Setting my phone on do not disturb because I’m about to eat nachos and want zero interruptions.
I would throw more parties if they didn’t turn me into a hotel concierge. Always standing. Always waiting for someone to need me.
ME: [slowly heating water containing frog]
WIFE: what are you doing!
ME: [adding bubble bath] Ribbit Downey Jr had a stressful day
Some of you wonder how I’m still married, pfft you should wonder how I got married in the first place.
Taking my roomba out back because I suspect it’s been reporting back to Bezos
You: I got a headache.
WebMD: It’s gonna be your last one.
Sometimes your ankle takes a vacation while you’re walking.
What’s so funny?
Mrs. Jekyll: I’m eating for two
Dr. Jekyll: oh no not you too
WIFE: get down here!
ME: *from telephone wire* I’m with my friends
WIFE: why are u wearing fake wings?
ME: *to bird next to me* they’re real
The Avengers greatest superpower is the ability to find a time they could all meet
Grab a plate and throw it on the floor. Did it break? Yes? Ok, now tell it you’re sorry. Good, now, did it unbreak? No? Now you understand.
Him: I’m over the moon
Werewolf doctor: you’re cured
My 3 year old had a meltdown because she was smiling in a pic, but the puppy wasn’t. So I get it, parents that drive their entire family into a lake.

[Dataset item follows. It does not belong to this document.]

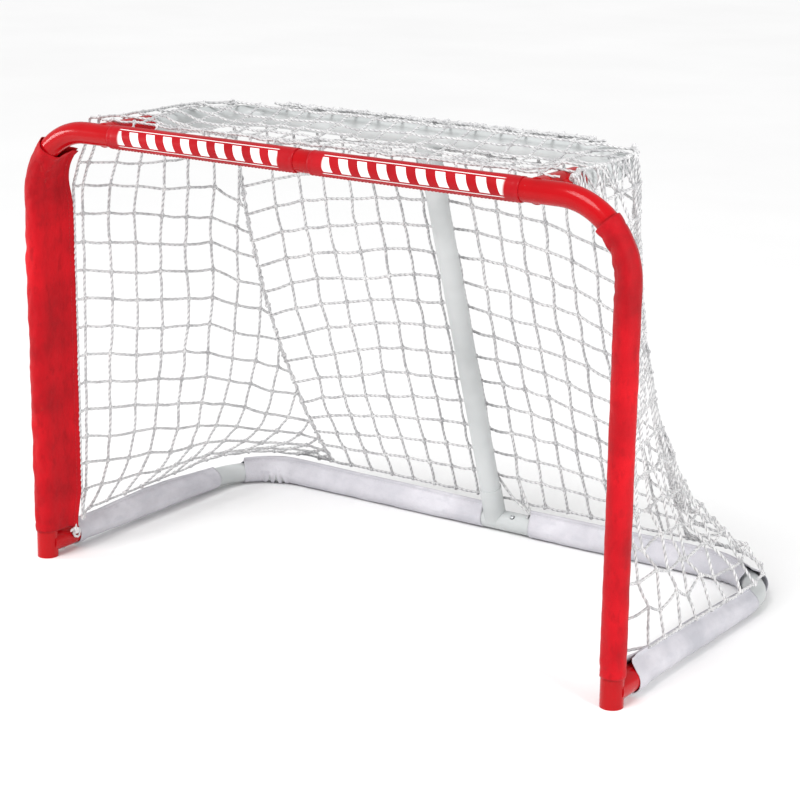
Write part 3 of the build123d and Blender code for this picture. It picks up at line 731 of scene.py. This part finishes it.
def base_axes(points, side, flap_out):
    """Section axes along a base bar: up, leaning out by the flap's offset, and across."""
    tangent = directions(points)
    outwards = np.cross(tangent, BASE_UP) * side
    lean = math.atan2(flap_out, FLAP_HEIGHT)
    first = BASE_UP * math.cos(lean) + outwards * math.sin(lean)
    second = np.cross(tangent, first)
    return first, second


def skirt_piece(name, points, side, flap_out, heights, rows, seed, gathers=(), open_end=0.0, lap=0.0):
    """Skirt along a base bar.  heights are the flap's tops at even steps along it."""
    axis = resample(points, rows)
    first, second = base_axes(axis, side, flap_out)

    def section(s, total, count):
        at = s / total * (len(heights) - 1)
        height = float(np.interp(at, range(len(heights)), heights))
        mouth = smooth(total - 0.035, total, s) * open_end
        radius = SKIRT_CLOTH_R + mouth
        gap = FLAP_GAP + 0.6 * mouth
        if lap:
            radius += (LAP_CLOTH_R - SKIRT_CLOTH_R) * (1 - smooth(lap, lap + 0.012, s))
            gap += LAP_MOUTH * (1 - smooth(0.0, lap, s))
        tip = height / math.cos(math.atan2(flap_out, FLAP_HEIGHT))
        return teardrop(radius, max(tip, radius + 0.002), gap, count)

    grid, local = cloth_grid(axis, first, second, section, SKIRT_COLUMNS)
    normal = outward_normals(grid, axis[:, None, :])
    total = local[-1, 0, 1]
    for row in range(rows):
        s = local[row, 0, 1]
        for column in range(SKIRT_COLUMNS):
            share = column / (SKIRT_COLUMNS - 1)
            out = skirt_relief(s, share, total, seed, gathers)
            grid[row, column] += normal[row, column] * out
    grid[:, :, 2] += np.maximum(FLOOR_GAP - grid[:, :, 2], 0)
    piece = cloth_piece(f"{name}_cloth", grid, local, WHITE_CLOTH, SKIRT_THICKNESS)
    rest_on(piece, name)
    thread = stitched(f"{name}_stitches", grid, normal, (3, SKIRT_COLUMNS - 4), WHITE_THREAD)
    rest_on(thread)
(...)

Worst Excuses For Being Late
5) Too many dragons
4) Out of dragons
3) I’m not late, Steve is
2) Time is fake
1) Made a list of excuses
Forgetting your manners in the south is ma’amnesia
Billy, 41, Aries, has been driving a city bus for 15 years but hopes to one day follow his dream and be a professional hand model. He enjoys country music and poker night with the boys. He is hoping to find someone willing to take a gamble on him and fix his achy breaky heart
Let’s just call a cruise ship that’s sailing exclusively for married couples what it really is…….a battleship
They said I’d have to kiss a lot of frogs before finding my prince. I never found him, but I did find out I’m REALLY into frogs.
*First day as a spy*
Boss: Did you bug the Russian Embassy?
*flashback to me ringing the doorbell and running away over & over*
Me: Ohhh yeh
[in bed]
gf: I thought we could experiment with toys
me: fine, but not my buzz lightyear
i want a small, tasteful wedding. no family. no friends. no groom. just me eating a big cake
Crucifixion art is so depressing. Every time I look at Jesus, I can’t help thinking…I’ll never have abs like that.
You hang up
“No, you hang up”
You hang up first!
– Bats going to bed
[1st date]
“I’m really into roll playing,” I tell her with a wink, and make two pieces of complimentary bread pretend to kiss.
Working at the bank is:
10% bank transactions
87% helping clients reset their password
40% typing numbers without looking
23% accuracy
All my friends are mad at Neil Tyson for saying that The Chipmunks probably couldn’t happen in reality because their lungs would explode from singing notes written for the human diaphragm.